The court below having sustained a demurrer to the complaint on the ground of a defect of parties defendant, the sole question raised by this appeal is whether Graff, defendant's partner, should have been made a party defendant. The admitted rule is that in actions on contract all persons jointly liable must be sued, but that in actions for tort, disconnected from any contract, the tort-feasors need not be joined. The question is, what rule applies in what are sometimes called actions for torts founded on contracts, or actions ex quasi contractu?
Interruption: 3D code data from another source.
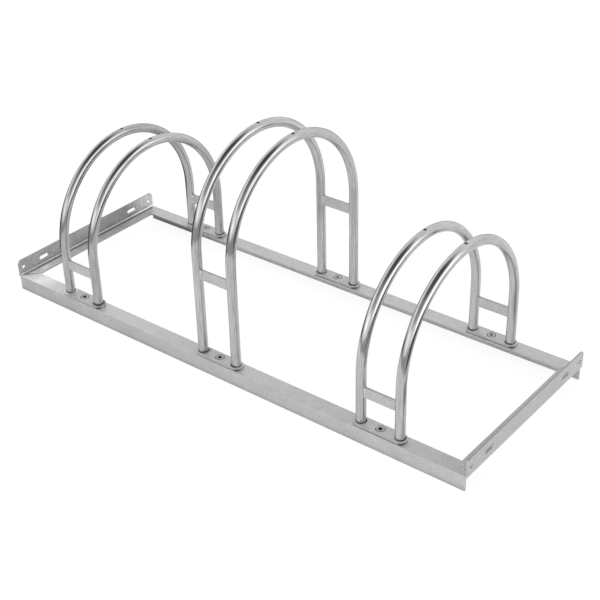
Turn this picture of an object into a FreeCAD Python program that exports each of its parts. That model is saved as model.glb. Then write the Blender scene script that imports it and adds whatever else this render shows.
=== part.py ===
import FreeCAD
import Part

import math
import os

# Floor bike rack with three wheel places: a base frame of four steel angles, and on it three
# holders of two bent tubes each, low - high - low. Sizes are in millimetres.
#
# Frame: origin on the floor under the middle of the rack, +X along the rails to the right,
# +Y to the rear, +Z up.

# ---- Base frame ----
HOLDER_PITCH = 350.0            # from one wheel place to the next
FRAME_DEPTH = 380.0             # over the outer faces of the two rails
ANGLE_THICKNESS = 3.0           # of all four angles
ROOT_RADIUS = 3.0               # inside corner of an angle
HEEL_RADIUS = 1.0               # outside corner of an angle
RAIL_HEIGHT = 30.0              # standing leg of a rail, from the floor to the top face
RAIL_FLANGE = 30.0              # lying leg of a rail
END_FLANGE = 28.0               # lying leg of an end angle
END_UPSTAND = 35.0              # standing leg of an end angle
UPSTAND_CORNER_RADIUS = 8.0

# ---- Holes for linking racks in a row, in the upstands ----
LINK_HOLE_DIAMETER = 8.0
LINK_HOLE_INSET = 12.0          # from the end of the upstand to the hole's centre
LINK_SLOT_LENGTH = 24.0
LINK_SLOT_WIDTH = 9.0
LINK_SLOT_INSET = 65.0          # from the end of the upstand to the slot's centre

# ---- Wheel holders ----
TUBE_DIAMETER = 18.0
TUBE_WALL = 1.5
TYRE_GAP = 60.0                 # clear width between the two hoops of a holder
LOW_LEG = 101.0                 # straight tube below the bend of a low hoop
HIGH_LEG = 201.0                # straight tube below the bend of a high hoop
VENT_DIAMETER = 5.0             # zinc vent hole on top of a hoop
CROSSBAR_HEIGHT = 20.0
CROSSBAR_THICKNESS = 5.0
CROSSBAR_EDGE_RADIUS = 0.8
CROSSBAR_DROP = 36.0            # from the start of the bend down to the bar's middle
PLATE_THICKNESS = 5.0
PLATE_MARGIN = 3.5              # material round a tube hole
PLATE_EDGE_RADIUS = 0.6         # rounded upper rim
TUBE_HOLE_CLEARANCE = 0.5       # all round a tube in its foot plate

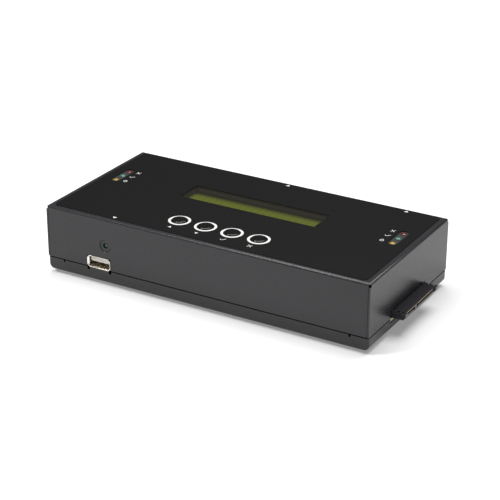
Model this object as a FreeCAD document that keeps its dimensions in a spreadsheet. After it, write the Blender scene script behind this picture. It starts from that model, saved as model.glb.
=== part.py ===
import FreeCAD, Part
import Sketcher
import math
import os
from FreeCAD import Placement, Rotation, Vector

# Drive duplicator: a folded steel box with a membrane-style top panel, a display,
# four keys, two groups of status lights, a front USB socket, two drive connectors
# on the end walls and a serial port and a power jack at the back.
#
# Millimetres. The origin is on the table, under the centre of the whole object.
# +X is to the right, the front panel faces -Y, +Z is up. Every position below is
# given from the middle of the steel box and from the table.

DIMENSIONS = (
    # the folded box
    ("case_length", 188.0), ("case_depth", 90.5), ("case_height", 36.1),
    ("case_shift", -2.25), ("foot_height", 1.8), ("sheet", 1.0),
    ("seam_height", 7.1), ("seam_gap", 0.6), ("bend_radius", 1.4),
    ("tray_bend", 3.0), ("tray_edge", 1.2), ("corner_seam", 0.2),
    ("relief_diameter", 1.5), ("tongue_span", 83.8), ("tongue_height", 6.0),
    ("tongue_play", 0.15), ("notch_width", 1.0), ("notch_depth", 1.2),
    ("joggle_overlap", 0.2), ("joggle_outside", 3.0), ("joggle_inside", 2.0),
    # feet
    ("foot_diameter", 10.0), ("foot_x", 80.0), ("foot_y", 33.0),
    # the printed film on the cover
    ("overlay_length", 181.4), ("overlay_depth", 85.9), ("overlay_thickness", 0.25),
    ("overlay_corner", 2.5),
    # the display
    ("window_length", 80.0), ("window_depth", 16.6), ("window_y", 8.3),
    ("window_recess", 3.85), ("pane_margin", 0.3),
    ("bezel_length", 98.0), ("bezel_depth", 24.5), ("bezel_height", 6.5),
    ("bezel_sheet", 0.8), ("view_length", 83.0), ("view_depth", 18.6),
    ("gasket_width", 2.5), ("glass_play", 0.4), ("pane_grip", 0.4),
    ("header_length", 41.0), ("header_width", 2.5), ("header_edge", 2.6),
    ("glass_thickness", 2.4), ("display_board_length", 116.0),
    ("display_board_depth", 37.0), ("display_post_x", 54.0), ("display_post_y", 15.5),
    # the keys
    ("key_first_x", -22.9), ("key_pitch", 15.5), ("key_y", -27.65),
    ("key_diameter", 8.6), ("key_rise", 0.75), ("key_play", 0.3),
    ("cap_height", 2.6), ("cap_edge", 0.6), ("plunger_side", 2.6),
    ("switch_side", 6.0), ("switch_height", 3.5), ("switch_bore", 1.3),
    ("key_travel", 0.4),
    # the status lights
    ("light_x", 82.6), ("light_y", 9.0), ("light_pitch", 6.5), ("light_radius", 1.5),
    ("light_rise", 0.25), ("light_barrel", 0.4), ("light_shoulder", 0.4),
    ("activity_length", 1.9), ("activity_shoulder", 1.2), ("holder_width", 5.4),
    ("holder_length", 18.6),
    # circuit boards
    ("board_thickness", 1.6), ("board_length", 181.0), ("board_depth", 82.0),
    ("board_tab_depth", 42.9), ("board_post_x", 84.0), ("board_post_y", 34.0),
    ("panel_board_top", 20.2), ("panel_board_length", 178.0),
    ("panel_board_depth", 70.0), ("panel_board_y", -6.0),
    ("panel_post_x", 68.0), ("panel_post_y", 28.0), ("post_width", 5.0),
    ("screw_head", 4.4), ("screw_rise", 1.6),
    # the largest components
    ("plug_length", 30.48), ("plug_width", 5.08), ("plug_y", -26.73),
    ("chip_side", 20.0), ("chip_x", 12.0), ("chip_y", -2.0), ("chip_chamfer", 0.3),
    ("coil_diameter", 9.5), ("coil_height", 4.2), ("coil_base", 11.0),
    ("coil_x", 56.0), ("coil_y", 24.0), ("can_diameter", 6.3), ("can_height", 7.2),
    ("can_y", 10.0), ("can_x", 56.5), ("can_pitch", 9.0),
    # the drive connectors on the end walls; heights are from the board's top
    ("drive_y", -1.4), ("drive_reach", 6.7), ("drive_inside", 9.5),
    ("drive_half", 16.4), ("drive_height", 3.9), ("nose_bottom", 0.7),
    ("ear_width", 2.7), ("ear_reach", 7.6), ("ear_top", 4.1), ("ear_inside", 5.0),
    ("ear_groove", 0.8), ("slot_top", 3.3), ("slot_bottom", 2.1),
    ("slot_key_bottom", 1.3), ("slot_half", 15.8), ("slot_depth", 5.8),
    ("signal_end", -6.2), ("power_start", -3.9), ("slot_key_width", 1.2),
    ("ear_chamfer_length", 1.2), ("ear_chamfer_height", 1.5), ("ear_groove_x", 5.6),
    ("ear_groove_pitch", 2.6), ("blade_pitch", 1.27), ("blade_width", 0.7),
    ("blade_thickness", 0.3), ("blade_first", 1.3), ("wall_step", 0.3),
    ("drive_cutout", 40.4), ("drive_cutout_top", 13.3), ("drive_cutout_bottom", 6.8),
    # the front USB socket and the activity light
    ("usb_x", -61.6), ("usb_z", 12.2), ("usb_width", 13.1), ("usb_height", 5.7),
    ("usb_length", 14.0), ("usb_sheet", 0.3), ("usb_lip_width", 14.4),
    ("usb_lip_height", 6.6), ("usb_lip_rise", 0.4), ("usb_lip_corner", 1.4),
    ("usb_notch_width", 1.6), ("usb_notch_depth", 1.5), ("usb_notch_x", 6.7),
    ("usb_cutout_width", 14.1), ("usb_cutout_top", 15.35), ("activity_x", -57.5),
    ("activity_z", 22.6),
    ("activity_hole", 2.9), ("activity_dimple", 6.0), ("dimple_depth", 0.5),
    ("activity_depth", 0.8), ("activity_block", 5.0),
    ("usb_leaf_x", 3.0), ("usb_leaf_width", 1.6), ("usb_insulator_start", 11.2),
    ("usb_insulator_width", 12.3), ("usb_insulator_height", 4.9),
    ("usb_tongue_start", 1.0), ("usb_tongue_width", 11.1), ("usb_tongue_height", 1.84),
    ("usb_tongue_z", 0.95), ("usb_blade_width", 1.0), ("usb_blade_start", 1.6),
    # the back panel
    ("serial_x", 2.3), ("serial_z", 16.0), ("serial_width", 16.9),
    ("serial_height", 8.4), ("serial_reach", 5.9), ("jackscrew_pitch", 24.99),
    ("power_x", 70.8), ("power_z", 15.4), ("power_nose", 8.0), ("power_bore", 6.3),
    ("power_pin", 2.1), ("power_width", 9.0), ("power_height", 10.9),
    ("power_length", 13.0), ("power_bore_depth", 10.0), ("power_pin_length", 9.0),
    ("flange_width", 30.8), ("flange_height", 12.5), ("flange_sheet", 0.8),
    ("serial_sheet", 0.5), ("serial_top", 6.2), ("serial_length", 9.0),
    ("serial_front", 1.2), ("serial_front_play", 0.2), ("serial_corner", 2.4), ("pin_pitch", 2.77),
    ("pin_row", 1.42), ("pin_width", 0.9), ("pin_length", 3.7),
    ("jackscrew_width", 4.8), ("jackscrew_bore", 2.4), ("jackscrew_shank", 2.6),
    ("jackscrew_hole", 3.2), ("cover_screw_x", 45.0), ("cover_screw_z", 12.2),
    ("cover_screw_hole", 3.4), ("cover_screw_head", 5.4), ("cover_screw_rise", 1.5),
    ("cover_screw_shank", 2.2), ("cover_screw_length", 5.0), ("tray_screw_hole", 2.6),
    ("serial_clearance", 34.0), ("power_clearance", 12.0),
)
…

The principle running through all the cases seems to be that where the action is maintainable for the tort simply, without reference to any contract between the parties, the action is one of tort purely, although the existence of a contract may have been the occasion or furnished the opportunity for committing the tort. But where the action is not maintainable without pleading and proving the contract, — where the gist of the action is the breach of the contract, either by malfeasance or nonfeasance, — it is, in substance, whatever may be the form of the pleading, an action on the contract, and hence all persons jointly liable must be sued. 1 Chit. Pl. 87; Pomeroy on Remedies, § 282; Dicey, Parties, 437; 1 Lindley on Partnership, 482; 2 Collyer, Partnership, § 732; Powell v. Layton, 2 Bos. & Pul. 365; Max v. Roberts, Id. 454; Cabell v. Vaughan, 1 Wms. Saund. 288h, 291e, 291f; Weall v. King, 12 East, 452; Bretherton v. Wood, 3 Brod. & B. 54; Walcott v. Canfield, 3 Conn. 194.